**Exercise directions:** Emit the entire listing verbatim.

**Information shown:**
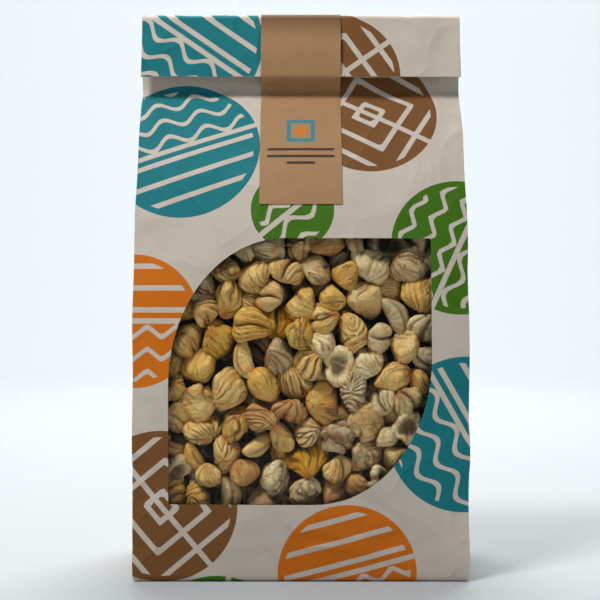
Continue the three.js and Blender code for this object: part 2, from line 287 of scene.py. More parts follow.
def relief(u, v):
    """How far the paper stands out from its smooth shape, in millimetres."""
    random = np.random.default_rng(CREASE_SEED)
    out = 0.28 * np.sin(u / 11.0 + 2.0 * np.sin(v / 37.0)) * np.sin(v / 19.0 + u / 43.0)
    out = out + 0.14 * np.sin(u / 5.1 - v / 8.3 + 1.7 * np.sin(u / 23.0))
    for u0, u1, v0, v1, count, height in CREASE_ZONES:
        for _ in range(count):
            du, dv = u - random.uniform(u0, u1), v - random.uniform(v0, v1)
            angle = random.uniform(0, math.pi)
            reach, width = random.uniform(*CREASE_REACH), random.uniform(*CREASE_WIDTH)
            high = height * random.uniform(0.4, 1.0) * random.choice([-1, 1])
            along = du * math.cos(angle) + dv * math.sin(angle)
            beside = dv * math.cos(angle) - du * math.sin(angle)
            beside = beside + CREASE_CURVE * along**2 * random.choice([-1, 1])
            fade = np.maximum(1 - (along / reach) ** 2, 0) ** 2
            peak = np.sqrt((beside / width) ** 2 + CREASE_ROUND)
            out = out + high * fade * np.exp(CREASE_LIFT - peak)
    return out


# ---------------------------------------------------------------- making meshes

SHEET_SHARP = 40  # edges that bend more than this many degrees stay sharp
BAG_SHARP = 32


def link_mesh(name, mesh):
    piece = bpy.data.objects.new(name, mesh)
    bpy.context.scene.collection.objects.link(piece)
    return piece


def mesh_from(name, points_mm, faces):
    mesh = bpy.data.meshes.new(name)
    mesh.from_pydata((np.asarray(points_mm) * MM).tolist(), [], faces)
    mesh.validate()
    return mesh


def read(data, field, width=1, kind=np.float32):
    """One field of a mesh's vertices, corners or faces, as an array."""
    out = np.zeros(len(data) * width, kind)
    data.foreach_get(field, out)
    return out.reshape(-1, width) if width > 1 else out


def vertex_places(mesh):
    return read(mesh.vertices, "co", 3)


def corner_vertices(mesh):
    return read(mesh.loops, "vertex_index", kind=np.int32)


def face_spans(mesh):
    """The first corner of each face and how many corners it has."""
    return [read(mesh.polygons, f, kind=np.int32) for f in ("loop_start", "loop_total")]


def sheet_uv(mesh):
    return read(mesh.uv_layers["sheet"].data, "uv", 2)


def set_sheet_uv(mesh, values):
    layer = mesh.uv_layers.get("sheet") or mesh.uv_layers.new(name="sheet")
    layer.data.foreach_set("uv", np.asarray(values, np.float32).ravel())


def keep_values(mesh, name, kind, domain, values):
    """Stores numbers on a mesh for a material or a node tree to read."""
    layer = mesh.attributes.new(name, kind, domain)
    field = "vector" if kind == "FLOAT_VECTOR" else "value"
    values = np.asarray(values, np.int32 if kind == "INT" else np.float32)
    layer.data.foreach_set(field, values.ravel())


def smooth_with_edges(mesh, degrees):
    mesh.shade_smooth()
    mesh.set_sharp_from_angle(angle=math.radians(degrees))


def evaluated_mesh(piece):
    """The piece's mesh with its modifiers in it; the modifiers are removed."""
    graph = bpy.context.evaluated_depsgraph_get()
    shown = piece.evaluated_get(graph)
    mesh = bpy.data.meshes.new_from_object(shown, preserve_all_data_layers=True, depsgraph=graph)
    piece.modifiers.clear()
    piece.data = mesh
    return mesh


def grid_normals(points, wrap):
    """Unit normals of a grid of points[row, column]."""
    if wrap:
        across = np.roll(points, -1, 1) - np.roll(points, 1, 1)
    else:
        across = np.gradient(points, axis=1)
    normal = np.cross(across, np.gradient(points, axis=0))
    return normal / np.maximum(np.linalg.norm(normal, axis=-1, keepdims=True), 1e-9)


def turned(faces):
    """The same faces seen from their other side."""
    return [(face[0], *reversed(face[1:])) for face in faces]


def ring_faces(rows, count, first=0):
    """Faces between the rings of a stack, whose points are numbered ring by ring."""
    faces = []
    for row in range(rows - 1):
        for column in range(count):
            a = first + row * count + column
            b = first + row * count + (column + 1) % count
            faces.append((a, b, b + count, a + count))
    return faces


def thin_sheet(name, face, thickness):
    """A closed sheet whose outer face is the grid of points, with UVs in metres."""
    rows, columns = face.shape[:2]
    under = face - grid_normals(face, False) * thickness
    points = np.concatenate([face.reshape(-1, 3), under.reshape(-1, 3)])
    at = np.arange(rows * columns).reshape(rows, columns)
    low = at + rows * columns
    faces = []
    for r in range(rows - 1):
        for c in range(columns - 1):
            faces.append((at[r, c], at[r, c + 1], at[r + 1, c + 1], at[r + 1, c]))
            faces.append((low[r, c], low[r + 1, c], low[r + 1, c + 1], low[r, c + 1]))
    rim = [(0, c) for c in range(columns - 1)]
    rim += [(r, columns - 1) for r in range(rows - 1)]
    rim += [(rows - 1, c) for c in range(columns - 1, 0, -1)]
    rim += [(r, 0) for r in range(rows - 1, 0, -1)]
    for here, there in zip(rim, rim[1:] + rim[:1]):
        faces.append((at[there], at[here], low[here], low[there]))
    mesh = mesh_from(name, points, [tuple(int(i) for i in f) for f in faces])
    across = np.linalg.norm(np.diff(face, axis=1), axis=-1)
    along = np.linalg.norm(np.diff(face, axis=0), axis=-1)
    u = np.concatenate([np.zeros((rows, 1)), np.cumsum(across, 1)], 1)
    v = np.concatenate([np.zeros((1, columns)), np.cumsum(along, 0)], 0)
    flat = np.stack([u, v], -1).reshape(-1, 2) * MM
    set_sheet_uv(mesh, np.concatenate([flat, flat])[corner_vertices(mesh)])
    smooth_with_edges(mesh, SHEET_SHARP)
    return mesh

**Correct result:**
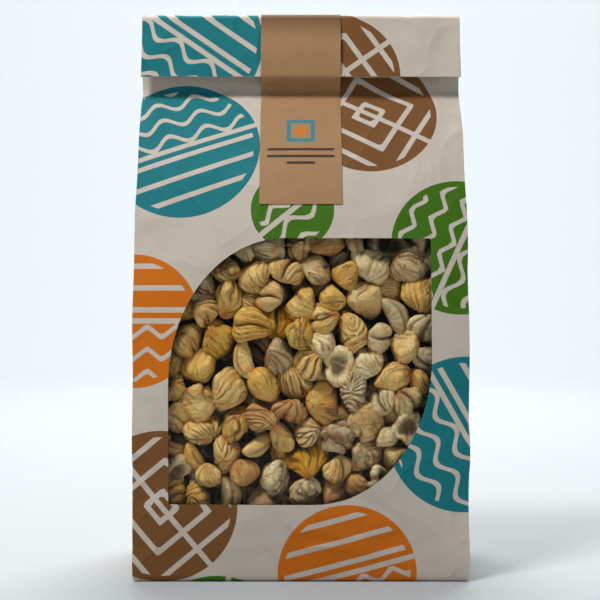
Continue the three.js and Blender code for this object: part 2, from line 287 of scene.py. More parts follow.
def relief(u, v):
    """How far the paper stands out from its smooth shape, in millimetres."""
    random = np.random.default_rng(CREASE_SEED)
    out = 0.28 * np.sin(u / 11.0 + 2.0 * np.sin(v / 37.0)) * np.sin(v / 19.0 + u / 43.0)
    out = out + 0.14 * np.sin(u / 5.1 - v / 8.3 + 1.7 * np.sin(u / 23.0))
    for u0, u1, v0, v1, count, height in CREASE_ZONES:
        for _ in range(count):
            du, dv = u - random.uniform(u0, u1), v - random.uniform(v0, v1)
            angle = random.uniform(0, math.pi)
            reach, width = random.uniform(*CREASE_REACH), random.uniform(*CREASE_WIDTH)
            high = height * random.uniform(0.4, 1.0) * random.choice([-1, 1])
            along = du * math.cos(angle) + dv * math.sin(angle)
            beside = dv * math.cos(angle) - du * math.sin(angle)
            beside = beside + CREASE_CURVE * along**2 * random.choice([-1, 1])
            fade = np.maximum(1 - (along / reach) ** 2, 0) ** 2
            peak = np.sqrt((beside / width) ** 2 + CREASE_ROUND)
            out = out + high * fade * np.exp(CREASE_LIFT - peak)
    return out


# ---------------------------------------------------------------- making meshes

SHEET_SHARP = 40  # edges that bend more than this many degrees stay sharp
BAG_SHARP = 32


def link_mesh(name, mesh):
    piece = bpy.data.objects.new(name, mesh)
    bpy.context.scene.collection.objects.link(piece)
    return piece


def mesh_from(name, points_mm, faces):
    mesh = bpy.data.meshes.new(name)
    mesh.from_pydata((np.asarray(points_mm) * MM).tolist(), [], faces)
    mesh.validate()
    return mesh


def read(data, field, width=1, kind=np.float32):
    """One field of a mesh's vertices, corners or faces, as an array."""
    out = np.zeros(len(data) * width, kind)
    data.foreach_get(field, out)
    return out.reshape(-1, width) if width > 1 else out


def vertex_places(mesh):
    return read(mesh.vertices, "co", 3)


def corner_vertices(mesh):
    return read(mesh.loops, "vertex_index", kind=np.int32)


def face_spans(mesh):
    """The first corner of each face and how many corners it has."""
    return [read(mesh.polygons, f, kind=np.int32) for f in ("loop_start", "loop_total")]


def sheet_uv(mesh):
    return read(mesh.uv_layers["sheet"].data, "uv", 2)


def set_sheet_uv(mesh, values):
    layer = mesh.uv_layers.get("sheet") or mesh.uv_layers.new(name="sheet")
    layer.data.foreach_set("uv", np.asarray(values, np.float32).ravel())


def keep_values(mesh, name, kind, domain, values):
    """Stores numbers on a mesh for a material or a node tree to read."""
    layer = mesh.attributes.new(name, kind, domain)
    field = "vector" if kind == "FLOAT_VECTOR" else "value"
    values = np.asarray(values, np.int32 if kind == "INT" else np.float32)
    layer.data.foreach_set(field, values.ravel())


def smooth_with_edges(mesh, degrees):
    mesh.shade_smooth()
    mesh.set_sharp_from_angle(angle=math.radians(degrees))


def evaluated_mesh(piece):
    """The piece's mesh with its modifiers in it; the modifiers are removed."""
    graph = bpy.context.evaluated_depsgraph_get()
    shown = piece.evaluated_get(graph)
    mesh = bpy.data.meshes.new_from_object(shown, preserve_all_data_layers=True, depsgraph=graph)
    piece.modifiers.clear()
    piece.data = mesh
    return mesh


def grid_normals(points, wrap):
    """Unit normals of a grid of points[row, column]."""
    if wrap:
        across = np.roll(points, -1, 1) - np.roll(points, 1, 1)
    else:
        across = np.gradient(points, axis=1)
    normal = np.cross(across, np.gradient(points, axis=0))
    return normal / np.maximum(np.linalg.norm(normal, axis=-1, keepdims=True), 1e-9)


def turned(faces):
    """The same faces seen from their other side."""
    return [(face[0], *reversed(face[1:])) for face in faces]


def ring_faces(rows, count, first=0):
    """Faces between the rings of a stack, whose points are numbered ring by ring."""
    faces = []
    for row in range(rows - 1):
        for column in range(count):
            a = first + row * count + column
            b = first + row * count + (column + 1) % count
            faces.append((a, b, b + count, a + count))
    return faces


def thin_sheet(name, face, thickness):
    """A closed sheet whose outer face is the grid of points, with UVs in metres."""
    rows, columns = face.shape[:2]
    under = face - grid_normals(face, False) * thickness
    points = np.concatenate([face.reshape(-1, 3), under.reshape(-1, 3)])
    at = np.arange(rows * columns).reshape(rows, columns)
    low = at + rows * columns
    faces = []
    for r in range(rows - 1):
        for c in range(columns - 1):
            faces.append((at[r, c], at[r, c + 1], at[r + 1, c + 1], at[r + 1, c]))
            faces.append((low[r, c], low[r + 1, c], low[r + 1, c + 1], low[r, c + 1]))
    rim = [(0, c) for c in range(columns - 1)]
    rim += [(r, columns - 1) for r in range(rows - 1)]
    rim += [(rows - 1, c) for c in range(columns - 1, 0, -1)]
    rim += [(r, 0) for r in range(rows - 1, 0, -1)]
    for here, there in zip(rim, rim[1:] + rim[:1]):
        faces.append((at[there], at[here], low[here], low[there]))
    mesh = mesh_from(name, points, [tuple(int(i) for i in f) for f in faces])
    across = np.linalg.norm(np.diff(face, axis=1), axis=-1)
    along = np.linalg.norm(np.diff(face, axis=0), axis=-1)
    u = np.concatenate([np.zeros((rows, 1)), np.cumsum(across, 1)], 1)
    v = np.concatenate([np.zeros((1, columns)), np.cumsum(along, 0)], 0)
    flat = np.stack([u, v], -1).reshape(-1, 2) * MM
    set_sheet_uv(mesh, np.concatenate([flat, flat])[corner_vertices(mesh)])
    smooth_with_edges(mesh, SHEET_SHARP)
    return mesh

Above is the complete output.